Russell Smyth, KPMG, Steven Agnew, RenewableNI, Niamh Collins, A&L Goodbody and James Temple from Flogas.

First things first, what is a Power Purchase Agreement?

Put simply, a PPA is an agreement between a buyer of electrical energy and seller of electrical energy. A CPPA operates in the same way whereby the buyer is a corporate entity who uses the power.

Typically structured as a long-term contract, CPPAs enable companies to buy electricity directly from a renewable energy generator, such as a solar or wind farm, benefiting from its associated green credentials. This differs from the traditional approach of buying electricity from conventional suppliers, allowing companies to secure renewable energy at a fixed price.

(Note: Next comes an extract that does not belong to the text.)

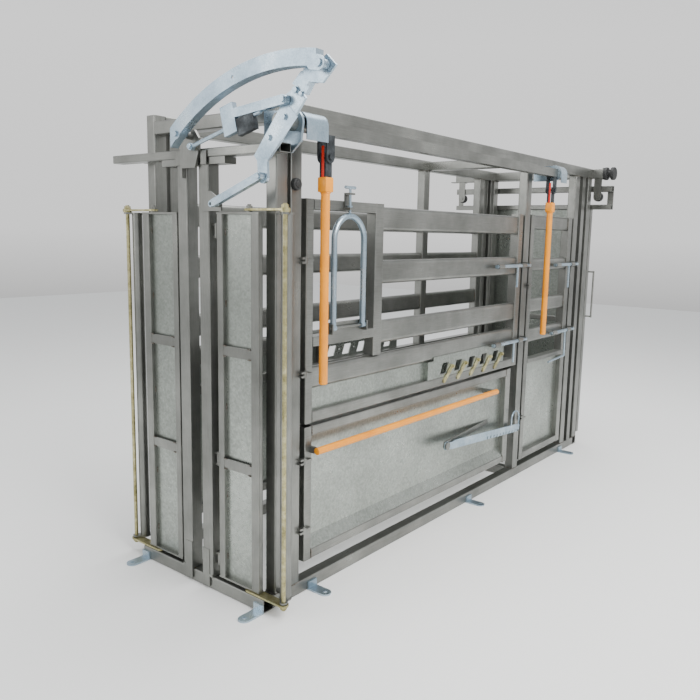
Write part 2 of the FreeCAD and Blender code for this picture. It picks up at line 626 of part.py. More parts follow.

While relatively underutilised in Northern Ireland, CPPAs are not new. Globally, CPPA arrangements accounted for 60GW of electricity in 2024. Notably they have grown in popularity, in the Republic of Ireland, particularly in the technology sector, accounting for 15% of renewable electricity capacity last year.

Supporting decarbonisation

PPAs can help businesses maximise the value of renewable energy benefits, such as Renewable Energy Guarantees of Origin (REGOs) or Guarantees of Origin (GoOs), supporting their decarbonisation agendas. While REGOs are accepted within the UK, they are not accepted in the EU which can add an extra layer of complexity (although this is not insurmountable) for organisations who want to avail of CPPA opportunities across the border. While the NI market is growing, opening up the Republic of Ireland market would present a significant opportunity.  RenewableNI is working with its counterparts in GB and Ireland to make this happen.

Versatility

Another benefit of PPAs is the long-term price security they bring, the opportunity to finance investments in new power generation capacities and the reduction of risks associated with electricity sales and potential fluctuations.

From ‘synthetic’, ‘sleeved’ or ‘private wire’ models, there are various CPPA models which can be structured in a way to best suit your organisation’s goals. From the seminar, it’s clear that Northern Ireland has superb consultancy, legal and broker expertise to help generators and off-takers on what may seem at first glance to be an intricate agreement.

The KPMG report “Accelerating Renewables in Northern Ireland” commissioned by RenewableNI, revealed that 82% of developers consider Northern Ireland an unattractive location for renewable energy investment. As Northern Ireland awaits the announcement of the Renewable Energy Price Guarantee scheme, CPPAs can provide an alternative and attractive route to market.